** What to produce **
Your task is to copy the lines between the line containing "flip_lens();" and the line containing "model.glb, bake each", counting both of those lines, and to emit nothing more.

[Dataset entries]
********************

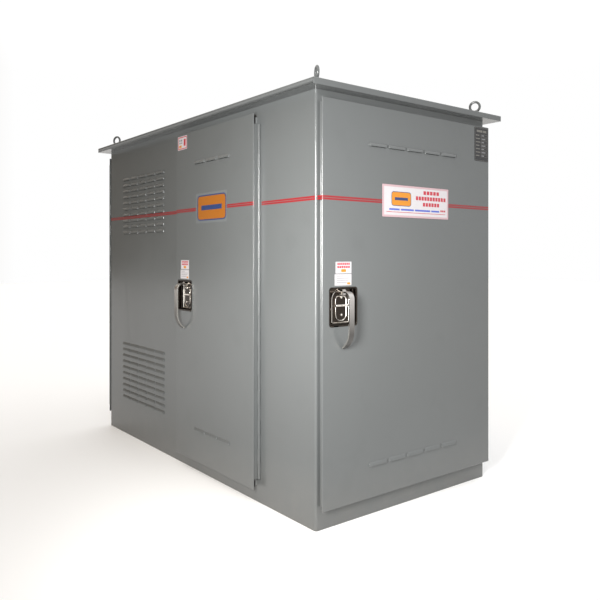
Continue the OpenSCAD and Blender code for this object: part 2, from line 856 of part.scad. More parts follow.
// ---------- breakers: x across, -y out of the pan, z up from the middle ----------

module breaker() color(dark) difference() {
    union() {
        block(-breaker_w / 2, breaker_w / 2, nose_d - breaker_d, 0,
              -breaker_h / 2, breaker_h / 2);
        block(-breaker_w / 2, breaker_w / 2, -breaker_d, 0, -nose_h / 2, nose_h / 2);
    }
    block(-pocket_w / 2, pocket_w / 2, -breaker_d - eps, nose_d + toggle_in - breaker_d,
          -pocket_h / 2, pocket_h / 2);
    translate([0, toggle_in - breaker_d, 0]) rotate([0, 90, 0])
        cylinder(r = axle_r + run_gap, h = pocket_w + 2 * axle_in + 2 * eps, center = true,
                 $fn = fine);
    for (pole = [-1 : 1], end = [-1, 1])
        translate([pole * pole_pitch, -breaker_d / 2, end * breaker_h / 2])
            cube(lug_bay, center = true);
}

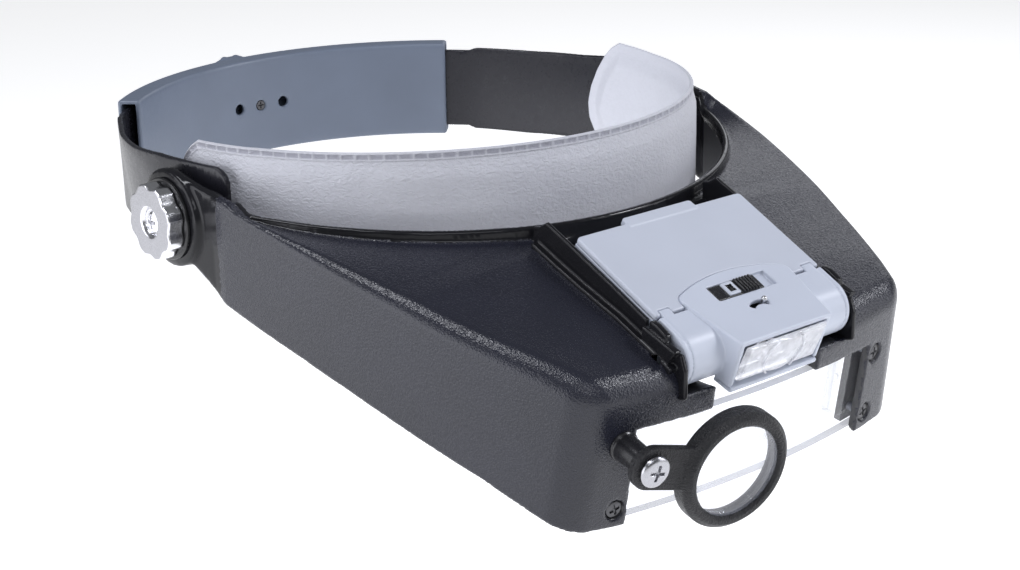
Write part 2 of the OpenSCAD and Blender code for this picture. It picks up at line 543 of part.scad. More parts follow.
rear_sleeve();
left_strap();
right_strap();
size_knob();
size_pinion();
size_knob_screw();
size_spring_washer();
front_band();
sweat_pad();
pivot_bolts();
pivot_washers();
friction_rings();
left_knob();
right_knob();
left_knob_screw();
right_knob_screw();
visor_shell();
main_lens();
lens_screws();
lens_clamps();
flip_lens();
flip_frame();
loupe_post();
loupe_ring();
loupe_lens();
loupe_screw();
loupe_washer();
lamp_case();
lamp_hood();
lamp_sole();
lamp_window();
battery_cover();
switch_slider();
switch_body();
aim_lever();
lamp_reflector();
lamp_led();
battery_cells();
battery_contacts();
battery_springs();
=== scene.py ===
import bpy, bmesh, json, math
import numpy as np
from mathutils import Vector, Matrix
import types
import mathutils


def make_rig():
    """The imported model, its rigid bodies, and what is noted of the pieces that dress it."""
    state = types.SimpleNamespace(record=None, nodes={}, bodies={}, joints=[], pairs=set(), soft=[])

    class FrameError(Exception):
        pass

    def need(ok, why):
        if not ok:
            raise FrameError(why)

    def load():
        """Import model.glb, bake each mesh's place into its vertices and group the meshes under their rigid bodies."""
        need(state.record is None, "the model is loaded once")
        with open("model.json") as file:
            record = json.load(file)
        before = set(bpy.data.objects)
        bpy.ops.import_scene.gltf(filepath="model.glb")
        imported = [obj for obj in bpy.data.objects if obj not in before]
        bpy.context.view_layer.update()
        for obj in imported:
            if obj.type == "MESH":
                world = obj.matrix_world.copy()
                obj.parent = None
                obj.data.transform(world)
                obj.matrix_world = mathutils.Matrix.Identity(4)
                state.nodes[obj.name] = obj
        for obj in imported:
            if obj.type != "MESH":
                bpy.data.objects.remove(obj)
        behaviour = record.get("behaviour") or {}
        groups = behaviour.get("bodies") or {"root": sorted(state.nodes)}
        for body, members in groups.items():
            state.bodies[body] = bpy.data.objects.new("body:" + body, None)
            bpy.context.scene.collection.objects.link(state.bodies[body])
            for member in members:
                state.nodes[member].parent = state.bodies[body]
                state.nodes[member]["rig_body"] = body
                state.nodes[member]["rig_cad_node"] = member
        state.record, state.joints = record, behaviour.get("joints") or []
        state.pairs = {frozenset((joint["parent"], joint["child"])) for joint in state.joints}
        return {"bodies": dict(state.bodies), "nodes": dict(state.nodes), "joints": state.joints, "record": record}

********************

** Response to this task **
flip_lens();
flip_frame();
loupe_post();
loupe_ring();
loupe_lens();
loupe_screw();
loupe_washer();
lamp_case();
lamp_hood();
lamp_sole();
lamp_window();
battery_cover();
switch_slider();
switch_body();
aim_lever();
lamp_reflector();
lamp_led();
battery_cells();
battery_contacts();
battery_springs();
=== scene.py ===
import bpy, bmesh, json, math
import numpy as np
from mathutils import Vector, Matrix
import types
import mathutils


def make_rig():
    """The imported model, its rigid bodies, and what is noted of the pieces that dress it."""
    state = types.SimpleNamespace(record=None, nodes={}, bodies={}, joints=[], pairs=set(), soft=[])

    class FrameError(Exception):
        pass

    def need(ok, why):
        if not ok:
            raise FrameError(why)

    def load():
        """Import model.glb, bake each mesh's place into its vertices and group the meshes under their rigid bodies."""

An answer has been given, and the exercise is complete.